Having both weathered U.S. air strikes (with fortuitous ‘Ground Attack’ rolls) from Stephen ‘Spears’’ army, the Germans focussed their attention on my lovely new barn and the unfortunate squad of regular infantry therein. It took a couple of turns of shooting, with the pins creeping up and up for that squad until they were eventually ‘pinned out’ (when the number of pins exceeds the morale value) causing an
automatic rout for that unit.
With the left flank decimated by mortar, the armour defeated early on by some good German dice rolling and the squad in the barn pinned to the point of routing, the only viable option left to the Yanks was for the White scout car to suppress the truck and infantry in front of the barn so that a team of infantry could assault them. Alas, this was thwarted by the well placed Stug which would have had either as targets when it sprung the ambush order it was given.

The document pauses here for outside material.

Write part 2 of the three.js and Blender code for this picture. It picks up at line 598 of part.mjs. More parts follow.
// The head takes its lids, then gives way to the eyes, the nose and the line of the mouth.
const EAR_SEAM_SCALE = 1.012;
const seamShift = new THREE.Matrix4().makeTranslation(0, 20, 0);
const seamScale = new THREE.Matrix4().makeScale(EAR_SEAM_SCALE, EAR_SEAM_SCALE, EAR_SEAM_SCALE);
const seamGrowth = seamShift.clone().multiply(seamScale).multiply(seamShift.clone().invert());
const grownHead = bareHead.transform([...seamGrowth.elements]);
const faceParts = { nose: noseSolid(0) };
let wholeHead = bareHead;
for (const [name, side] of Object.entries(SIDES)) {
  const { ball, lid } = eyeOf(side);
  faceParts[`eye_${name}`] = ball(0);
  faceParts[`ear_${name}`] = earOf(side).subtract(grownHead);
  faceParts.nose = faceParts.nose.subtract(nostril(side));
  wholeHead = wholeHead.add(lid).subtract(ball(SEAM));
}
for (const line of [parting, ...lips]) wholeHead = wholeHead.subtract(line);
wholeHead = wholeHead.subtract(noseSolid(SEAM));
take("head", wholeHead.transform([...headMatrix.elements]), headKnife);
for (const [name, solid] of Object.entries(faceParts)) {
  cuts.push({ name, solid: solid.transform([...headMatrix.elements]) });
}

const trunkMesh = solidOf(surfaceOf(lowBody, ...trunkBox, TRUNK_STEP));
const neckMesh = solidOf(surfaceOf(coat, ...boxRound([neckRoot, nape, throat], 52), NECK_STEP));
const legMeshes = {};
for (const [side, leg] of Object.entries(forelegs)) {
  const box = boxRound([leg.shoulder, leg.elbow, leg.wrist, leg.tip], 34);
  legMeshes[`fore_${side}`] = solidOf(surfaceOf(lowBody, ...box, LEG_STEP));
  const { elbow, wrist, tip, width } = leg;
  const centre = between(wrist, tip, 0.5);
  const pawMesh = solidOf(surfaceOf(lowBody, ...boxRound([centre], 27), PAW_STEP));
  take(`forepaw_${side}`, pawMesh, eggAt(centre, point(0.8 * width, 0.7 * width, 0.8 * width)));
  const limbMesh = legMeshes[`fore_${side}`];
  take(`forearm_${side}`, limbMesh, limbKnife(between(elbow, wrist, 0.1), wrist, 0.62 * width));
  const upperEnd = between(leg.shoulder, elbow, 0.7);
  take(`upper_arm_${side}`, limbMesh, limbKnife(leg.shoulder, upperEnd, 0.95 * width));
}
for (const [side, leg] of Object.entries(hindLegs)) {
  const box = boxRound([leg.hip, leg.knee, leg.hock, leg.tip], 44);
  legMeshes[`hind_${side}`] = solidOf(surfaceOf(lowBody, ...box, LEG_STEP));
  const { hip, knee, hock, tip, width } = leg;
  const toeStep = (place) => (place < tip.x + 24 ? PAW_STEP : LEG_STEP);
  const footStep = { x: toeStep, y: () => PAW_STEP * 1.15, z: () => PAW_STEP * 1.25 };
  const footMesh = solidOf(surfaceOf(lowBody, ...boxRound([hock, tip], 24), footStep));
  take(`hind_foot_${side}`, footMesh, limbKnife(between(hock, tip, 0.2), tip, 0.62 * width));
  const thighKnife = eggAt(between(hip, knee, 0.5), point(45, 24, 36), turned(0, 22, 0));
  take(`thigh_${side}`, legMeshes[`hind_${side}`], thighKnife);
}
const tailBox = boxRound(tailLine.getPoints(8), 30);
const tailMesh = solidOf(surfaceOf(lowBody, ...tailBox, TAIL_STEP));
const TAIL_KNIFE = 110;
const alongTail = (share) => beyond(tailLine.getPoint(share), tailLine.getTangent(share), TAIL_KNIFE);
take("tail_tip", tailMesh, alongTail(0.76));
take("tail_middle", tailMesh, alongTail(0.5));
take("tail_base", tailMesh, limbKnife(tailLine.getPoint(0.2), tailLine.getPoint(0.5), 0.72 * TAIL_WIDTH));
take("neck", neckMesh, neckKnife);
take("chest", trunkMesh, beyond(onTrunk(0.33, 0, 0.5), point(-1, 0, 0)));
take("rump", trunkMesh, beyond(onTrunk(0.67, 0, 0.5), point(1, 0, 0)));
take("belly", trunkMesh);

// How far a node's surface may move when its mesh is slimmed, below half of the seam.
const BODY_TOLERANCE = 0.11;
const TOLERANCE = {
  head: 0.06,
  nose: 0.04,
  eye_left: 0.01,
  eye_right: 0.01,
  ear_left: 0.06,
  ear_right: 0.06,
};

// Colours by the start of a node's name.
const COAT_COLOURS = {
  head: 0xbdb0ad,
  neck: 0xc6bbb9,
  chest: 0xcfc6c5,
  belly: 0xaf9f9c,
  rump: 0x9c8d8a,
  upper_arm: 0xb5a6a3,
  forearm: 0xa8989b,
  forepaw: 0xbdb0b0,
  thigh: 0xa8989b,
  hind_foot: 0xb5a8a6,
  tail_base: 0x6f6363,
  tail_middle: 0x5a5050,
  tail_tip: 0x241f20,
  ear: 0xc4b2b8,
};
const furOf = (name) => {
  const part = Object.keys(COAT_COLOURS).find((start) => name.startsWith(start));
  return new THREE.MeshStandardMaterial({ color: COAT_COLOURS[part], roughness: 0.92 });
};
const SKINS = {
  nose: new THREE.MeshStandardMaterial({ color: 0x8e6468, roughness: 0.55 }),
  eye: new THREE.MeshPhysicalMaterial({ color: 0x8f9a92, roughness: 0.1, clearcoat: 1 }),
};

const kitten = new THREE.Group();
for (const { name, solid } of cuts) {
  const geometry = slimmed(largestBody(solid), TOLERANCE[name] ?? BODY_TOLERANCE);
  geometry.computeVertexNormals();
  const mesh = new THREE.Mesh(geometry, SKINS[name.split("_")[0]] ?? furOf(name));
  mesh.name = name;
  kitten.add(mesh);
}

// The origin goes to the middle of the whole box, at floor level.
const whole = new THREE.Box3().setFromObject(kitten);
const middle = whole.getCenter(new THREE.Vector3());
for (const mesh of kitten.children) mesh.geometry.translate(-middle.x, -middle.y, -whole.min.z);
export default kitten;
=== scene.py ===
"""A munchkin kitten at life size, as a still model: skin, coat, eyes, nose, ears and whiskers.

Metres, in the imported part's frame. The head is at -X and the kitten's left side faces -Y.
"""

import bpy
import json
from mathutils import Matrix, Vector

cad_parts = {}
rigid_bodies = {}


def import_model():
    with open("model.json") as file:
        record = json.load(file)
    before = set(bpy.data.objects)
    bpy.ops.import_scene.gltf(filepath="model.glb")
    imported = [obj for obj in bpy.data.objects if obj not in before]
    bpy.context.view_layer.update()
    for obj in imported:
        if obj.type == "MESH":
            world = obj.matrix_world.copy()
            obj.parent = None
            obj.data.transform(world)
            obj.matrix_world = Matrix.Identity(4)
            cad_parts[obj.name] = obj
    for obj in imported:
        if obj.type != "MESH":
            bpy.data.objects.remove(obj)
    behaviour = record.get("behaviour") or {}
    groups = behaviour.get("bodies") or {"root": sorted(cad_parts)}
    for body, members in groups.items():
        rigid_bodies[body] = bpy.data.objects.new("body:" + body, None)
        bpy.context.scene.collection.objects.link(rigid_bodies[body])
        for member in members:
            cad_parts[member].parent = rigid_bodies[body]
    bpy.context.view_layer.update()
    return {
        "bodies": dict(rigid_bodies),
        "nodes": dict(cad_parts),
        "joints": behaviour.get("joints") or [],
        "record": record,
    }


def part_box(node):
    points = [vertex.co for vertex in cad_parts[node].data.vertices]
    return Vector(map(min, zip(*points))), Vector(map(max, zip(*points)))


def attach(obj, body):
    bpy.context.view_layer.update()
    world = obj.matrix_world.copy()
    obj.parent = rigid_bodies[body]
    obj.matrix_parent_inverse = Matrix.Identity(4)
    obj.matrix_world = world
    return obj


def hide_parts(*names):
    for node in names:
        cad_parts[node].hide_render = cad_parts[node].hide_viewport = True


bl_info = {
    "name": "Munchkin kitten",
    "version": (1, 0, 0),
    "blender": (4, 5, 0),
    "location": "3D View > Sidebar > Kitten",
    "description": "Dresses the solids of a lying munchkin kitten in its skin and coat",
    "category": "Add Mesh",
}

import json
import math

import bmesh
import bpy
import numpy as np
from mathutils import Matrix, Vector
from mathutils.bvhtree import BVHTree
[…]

In gentlemanly fashion the writing on the wall was duly noted, and the game’s final victim was the White scout car, only having to suffer the wearing of the ‘smoke of shame’ for as long as it took to then start packing away.
An aggressive start from the U.S. was met with a more cautious beginning from Chas and Si, but failed to hold the centre ground in the face of superior German game play this time. Well done to all who took part. Given that for most it was their first game of Bolt Action the U.S. play might well have worked, but proved to just be a barn too far.